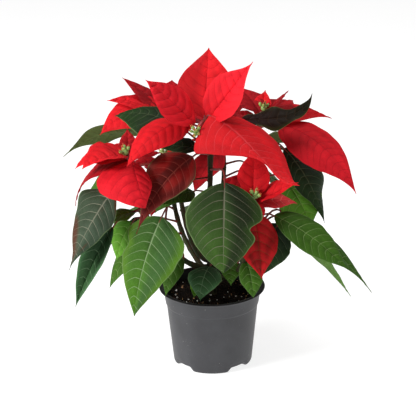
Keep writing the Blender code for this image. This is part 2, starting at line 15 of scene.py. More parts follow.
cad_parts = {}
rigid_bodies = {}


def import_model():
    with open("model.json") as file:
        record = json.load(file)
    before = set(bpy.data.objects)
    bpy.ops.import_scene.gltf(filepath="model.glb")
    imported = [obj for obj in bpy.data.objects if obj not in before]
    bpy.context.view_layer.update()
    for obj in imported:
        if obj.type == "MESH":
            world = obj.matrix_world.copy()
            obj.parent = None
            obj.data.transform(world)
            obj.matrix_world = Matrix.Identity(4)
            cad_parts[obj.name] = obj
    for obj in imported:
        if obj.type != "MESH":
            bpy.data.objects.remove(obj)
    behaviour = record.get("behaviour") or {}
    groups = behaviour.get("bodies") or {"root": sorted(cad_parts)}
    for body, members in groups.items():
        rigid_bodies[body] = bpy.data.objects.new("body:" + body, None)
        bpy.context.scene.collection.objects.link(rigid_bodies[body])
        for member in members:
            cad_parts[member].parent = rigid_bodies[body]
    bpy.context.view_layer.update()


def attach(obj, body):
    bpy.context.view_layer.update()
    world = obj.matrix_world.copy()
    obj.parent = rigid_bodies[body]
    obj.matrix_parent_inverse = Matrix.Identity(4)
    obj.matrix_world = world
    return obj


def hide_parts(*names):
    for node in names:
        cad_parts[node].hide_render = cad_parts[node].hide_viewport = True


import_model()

MM = 0.001

# The studio
# A white table that glows faintly, in a white room, with a large soft window light on the
# left, a weaker fill on the right and a light above. The camera looks down on the plant.
CAMERA_PLACE = (-3.2, -1370.7, 652.3)
CAMERA_DOWN = 19.26
CAMERA_TURN = -0.77
SENSOR_WIDTH = 36.0
PICTURE_PIXELS = 416
FOCAL_PIXELS = 1376.8      # the lens's focal length, counted in the picture's pixels
TABLE_REACH = 4.0
TABLE_DROP = 0.0003
LIGHTS_AIM = Vector((0.0, 0.0, 0.18))


class Value:
    """A node's output, which Python's operators turn into Math nodes."""

    def __init__(self, board, socket):
        self.board, self.socket = board, socket

    def maths(self, operation, *others):
        values = dict(enumerate((self, *others)))
        return self.board.node("ShaderNodeMath", dict(operation=operation), values)

    def __add__(self, other):
        return self.maths("ADD", other)

    def __sub__(self, other):
        return self.maths("SUBTRACT", other)

    def __rsub__(self, other):
        return (self * -1.0).maths("ADD", other)

    def __mul__(self, other):
        return self.maths("MULTIPLY", other)

    def __truediv__(self, other):
        return self.maths("DIVIDE", other)

    def __pow__(self, other):
        return self.maths("POWER", other)

    def __abs__(self):
        return self.maths("ABSOLUTE")

    def clamp(self):
        return self.maths("MAXIMUM", 0.0).maths("MINIMUM", 1.0)

    def step(self, low, high):
        """0 below low and 1 above high, or the other way round, with a soft rise between."""
        return self.board.node("ShaderNodeMapRange", dict(interpolation_type="SMOOTHSTEP"),
                               {"Value": self, "From Min": low, "From Max": high})


class Board:
    """A node tree under construction."""

    def __init__(self, tree):
        self.tree = tree
        tree.nodes.clear()

    def node(self, kind, settings=None, values=None, output=0):
        made = self.tree.nodes.new(kind)
        for name, setting in (settings or {}).items():
            if name == "stops":
                ramp = made.color_ramp.elements
                while len(ramp) < len(setting):
                    ramp.new(0.5)
                for stop, (place, colour) in zip(ramp, setting):
                    stop.position, stop.color = place, (*colour, 1.0)
            else:
                setattr(made, name, setting)
        for name, value in (values or {}).items():
            if isinstance(value, Value):
                self.tree.links.new(value.socket, made.inputs[name])
            else:
                made.inputs[name].default_value = value
        return Value(self, made.outputs[output])

    def mix(self, one, other, factor, blend="MIX"):
        """Two colours mixed; a plain colour may stand for either."""
        values = {"Factor": factor, 6: one, 7: other}
        for slot in (6, 7):
            if isinstance(values[slot], tuple):
                values[slot] = (*values[slot], 1.0)
        return self.node("ShaderNodeMix", dict(data_type="RGBA", blend_type=blend), values, 2)

    def noise(self, where, scale, detail=3.0, roughness=0.55):
        return self.node("ShaderNodeTexNoise", None,
                         {"Vector": where, "Scale": scale, "Detail": detail,
                          "Roughness": roughness})

    def cells(self, where, scale, feature="F1", output="Distance"):
        return self.node("ShaderNodeTexVoronoi", dict(feature=feature),
                         {"Vector": where, "Scale": scale}, output)

    def attribute(self, name, output="Fac"):
        return self.node("ShaderNodeAttribute", dict(attribute_name=name), None, output)


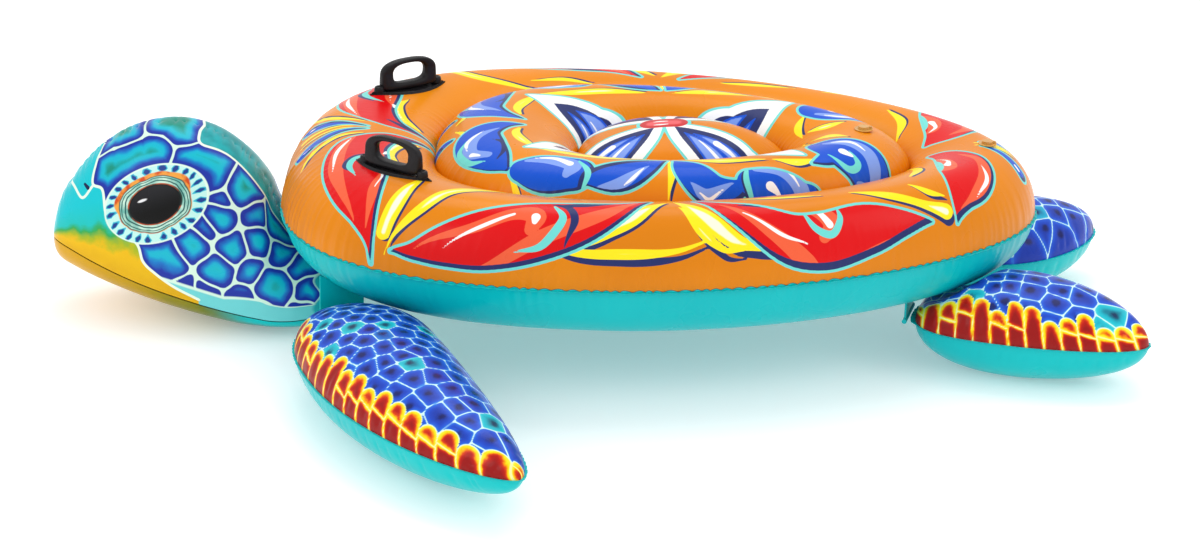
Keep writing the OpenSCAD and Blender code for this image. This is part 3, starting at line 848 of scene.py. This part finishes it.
def flipper_layers(shape, grid, u, seed):
    """Blue plates over most of the top, and long flame plates along the leading edge."""
    rng = np.random.default_rng(seed)
    length = shape[3]
    sites = []
    along = 8.0
    row = 0
    while along < length - 10:
        step = 17 + 27 * min(1, along / length * 1.5)
        half = float(flipper_half_width(shape, np.array(along)))
        across = 37 if along > length * 0.16 else 52
        count = max(1, int(round(2.35 * half / across)))
        for k in range(count):
            c = (k + 0.5 + (0.5 if row % 2 else 0) - 0.25) / count * 2 - 1
            wobble = rng.uniform(-0.22, 0.22, 2)
            sites.append((along + wobble[0] * step, np.clip(c + wobble[1] / count, -0.97, 0.97) * half))
        along += step
        row += 1
    su, sv = np.array(sites).T
    spots = flipper_surface(shape, su, sv, 1)
    radii = rng.uniform(6, 15, len(spots))
    tones = rng.uniform(0, 1, len(spots))
    cells = cell_layers(grid.reshape(-1, 3), spots, radii, np.arange(len(spots)), tones, 1.6)
    border, core, tone = (values.reshape(grid.shape[:2]) for values in cells)

    pitch = 33 if length > 500 else 28
    steps = np.linalg.norm(np.diff(grid, axis=1), axis=2)
    inward = np.concatenate((np.zeros((len(grid), 1)), np.cumsum(steps, axis=1)), axis=1)
    place_on = (u + 0.42 * inward * np.clip(u / length, 0.1, 1)) / pitch + 0.35
    index = np.floor(place_on).astype(int)
    reach = rng.uniform(50, 78, index.max() + 3)[index]
    reach = reach * np.clip(1.15 - 0.45 * u / length, 0.5, 1) * np.clip(0.55 + u / length * 2, 0.55, 1)
    cut = reach * rng.uniform(0.38, 0.58, index.max() + 3)[index]
    whole = rng.random(index.max() + 3)[index] > 0.7
    beside = (place_on - index - 0.5) * pitch
    beyond = np.maximum(inward - (reach - pitch / 2), 0)
    flame = np.hypot(beside, beyond) - pitch / 2
    hot = flame < 0
    edge = np.minimum(-flame, np.where(whole, FAR, np.abs(inward - cut + 0.25 * beside)))
    border = np.where(hot, edge, np.minimum(border, flame))
    warmth = edge * (1.3 + 2.2 * np.clip((reach - pitch / 2 - inward) / 26, 0, 1))
    return {"border": border, "core": core, "tone": tone, "hot": hot.astype(float),
            "warmth": np.maximum(warmth, 0)}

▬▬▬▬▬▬

» **GIVEN PROBLEM**:
Reproduce each record exactly, leaving nothing out.

» **FINAL RESULT**:
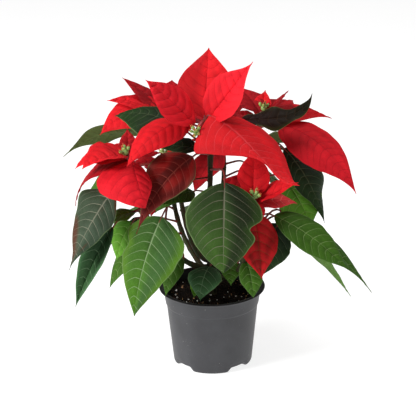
Keep writing the Blender code for this image. This is part 2, starting at line 15 of scene.py. More parts follow.
cad_parts = {}
rigid_bodies = {}


def import_model():
    with open("model.json") as file:
        record = json.load(file)
    before = set(bpy.data.objects)
    bpy.ops.import_scene.gltf(filepath="model.glb")
    imported = [obj for obj in bpy.data.objects if obj not in before]
    bpy.context.view_layer.update()
    for obj in imported:
        if obj.type == "MESH":
            world = obj.matrix_world.copy()
            obj.parent = None
            obj.data.transform(world)
            obj.matrix_world = Matrix.Identity(4)
            cad_parts[obj.name] = obj
    for obj in imported:
        if obj.type != "MESH":
            bpy.data.objects.remove(obj)
    behaviour = record.get("behaviour") or {}
    groups = behaviour.get("bodies") or {"root": sorted(cad_parts)}
    for body, members in groups.items():
        rigid_bodies[body] = bpy.data.objects.new("body:" + body, None)
        bpy.context.scene.collection.objects.link(rigid_bodies[body])
        for member in members:
            cad_parts[member].parent = rigid_bodies[body]
    bpy.context.view_layer.update()


def attach(obj, body):
    bpy.context.view_layer.update()
    world = obj.matrix_world.copy()
    obj.parent = rigid_bodies[body]
    obj.matrix_parent_inverse = Matrix.Identity(4)
    obj.matrix_world = world
    return obj


def hide_parts(*names):
    for node in names:
        cad_parts[node].hide_render = cad_parts[node].hide_viewport = True


import_model()

MM = 0.001

# The studio
# A white table that glows faintly, in a white room, with a large soft window light on the
# left, a weaker fill on the right and a light above. The camera looks down on the plant.
CAMERA_PLACE = (-3.2, -1370.7, 652.3)
CAMERA_DOWN = 19.26
CAMERA_TURN = -0.77
SENSOR_WIDTH = 36.0
PICTURE_PIXELS = 416
FOCAL_PIXELS = 1376.8      # the lens's focal length, counted in the picture's pixels
TABLE_REACH = 4.0
TABLE_DROP = 0.0003
LIGHTS_AIM = Vector((0.0, 0.0, 0.18))


class Value:
    """A node's output, which Python's operators turn into Math nodes."""

    def __init__(self, board, socket):
        self.board, self.socket = board, socket

    def maths(self, operation, *others):
        values = dict(enumerate((self, *others)))
        return self.board.node("ShaderNodeMath", dict(operation=operation), values)

    def __add__(self, other):
        return self.maths("ADD", other)

    def __sub__(self, other):
        return self.maths("SUBTRACT", other)

    def __rsub__(self, other):
        return (self * -1.0).maths("ADD", other)

    def __mul__(self, other):
        return self.maths("MULTIPLY", other)

    def __truediv__(self, other):
        return self.maths("DIVIDE", other)

    def __pow__(self, other):
        return self.maths("POWER", other)

    def __abs__(self):
        return self.maths("ABSOLUTE")

    def clamp(self):
        return self.maths("MAXIMUM", 0.0).maths("MINIMUM", 1.0)

    def step(self, low, high):
        """0 below low and 1 above high, or the other way round, with a soft rise between."""
        return self.board.node("ShaderNodeMapRange", dict(interpolation_type="SMOOTHSTEP"),
                               {"Value": self, "From Min": low, "From Max": high})


class Board:
    """A node tree under construction."""

    def __init__(self, tree):
        self.tree = tree
        tree.nodes.clear()

    def node(self, kind, settings=None, values=None, output=0):
        made = self.tree.nodes.new(kind)
        for name, setting in (settings or {}).items():
            if name == "stops":
                ramp = made.color_ramp.elements
                while len(ramp) < len(setting):
                    ramp.new(0.5)
                for stop, (place, colour) in zip(ramp, setting):
                    stop.position, stop.color = place, (*colour, 1.0)
            else:
                setattr(made, name, setting)
        for name, value in (values or {}).items():
            if isinstance(value, Value):
                self.tree.links.new(value.socket, made.inputs[name])
            else:
                made.inputs[name].default_value = value
        return Value(self, made.outputs[output])

    def mix(self, one, other, factor, blend="MIX"):
        """Two colours mixed; a plain colour may stand for either."""
        values = {"Factor": factor, 6: one, 7: other}
        for slot in (6, 7):
            if isinstance(values[slot], tuple):
                values[slot] = (*values[slot], 1.0)
        return self.node("ShaderNodeMix", dict(data_type="RGBA", blend_type=blend), values, 2)

    def noise(self, where, scale, detail=3.0, roughness=0.55):
        return self.node("ShaderNodeTexNoise", None,
                         {"Vector": where, "Scale": scale, "Detail": detail,
                          "Roughness": roughness})

    def cells(self, where, scale, feature="F1", output="Distance"):
        return self.node("ShaderNodeTexVoronoi", dict(feature=feature),
                         {"Vector": where, "Scale": scale}, output)

    def attribute(self, name, output="Fac"):
        return self.node("ShaderNodeAttribute", dict(attribute_name=name), None, output)


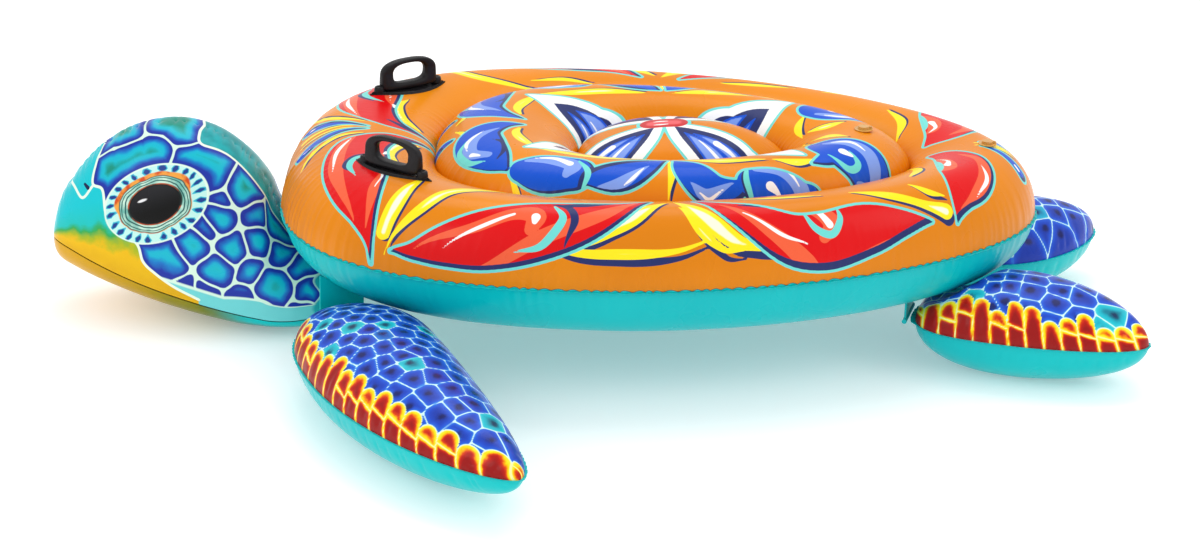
Keep writing the OpenSCAD and Blender code for this image. This is part 3, starting at line 848 of scene.py. This part finishes it.
def flipper_layers(shape, grid, u, seed):
    """Blue plates over most of the top, and long flame plates along the leading edge."""
    rng = np.random.default_rng(seed)
    length = shape[3]
    sites = []
    along = 8.0
    row = 0
    while along < length - 10:
        step = 17 + 27 * min(1, along / length * 1.5)
        half = float(flipper_half_width(shape, np.array(along)))
        across = 37 if along > length * 0.16 else 52
        count = max(1, int(round(2.35 * half / across)))
        for k in range(count):
            c = (k + 0.5 + (0.5 if row % 2 else 0) - 0.25) / count * 2 - 1
            wobble = rng.uniform(-0.22, 0.22, 2)
            sites.append((along + wobble[0] * step, np.clip(c + wobble[1] / count, -0.97, 0.97) * half))
        along += step
        row += 1
    su, sv = np.array(sites).T
    spots = flipper_surface(shape, su, sv, 1)
    radii = rng.uniform(6, 15, len(spots))
    tones = rng.uniform(0, 1, len(spots))
    cells = cell_layers(grid.reshape(-1, 3), spots, radii, np.arange(len(spots)), tones, 1.6)
    border, core, tone = (values.reshape(grid.shape[:2]) for values in cells)

    pitch = 33 if length > 500 else 28
    steps = np.linalg.norm(np.diff(grid, axis=1), axis=2)
    inward = np.concatenate((np.zeros((len(grid), 1)), np.cumsum(steps, axis=1)), axis=1)
    place_on = (u + 0.42 * inward * np.clip(u / length, 0.1, 1)) / pitch + 0.35
    index = np.floor(place_on).astype(int)
    reach = rng.uniform(50, 78, index.max() + 3)[index]
    reach = reach * np.clip(1.15 - 0.45 * u / length, 0.5, 1) * np.clip(0.55 + u / length * 2, 0.55, 1)
    cut = reach * rng.uniform(0.38, 0.58, index.max() + 3)[index]
    whole = rng.random(index.max() + 3)[index] > 0.7
    beside = (place_on - index - 0.5) * pitch
    beyond = np.maximum(inward - (reach - pitch / 2), 0)
    flame = np.hypot(beside, beyond) - pitch / 2
    hot = flame < 0
    edge = np.minimum(-flame, np.where(whole, FAR, np.abs(inward - cut + 0.25 * beside)))
    border = np.where(hot, edge, np.minimum(border, flame))
    warmth = edge * (1.3 + 2.2 * np.clip((reach - pitch / 2 - inward) / 26, 0, 1))
    return {"border": border, "core": core, "tone": tone, "hot": hot.astype(float),
            "warmth": np.maximum(warmth, 0)}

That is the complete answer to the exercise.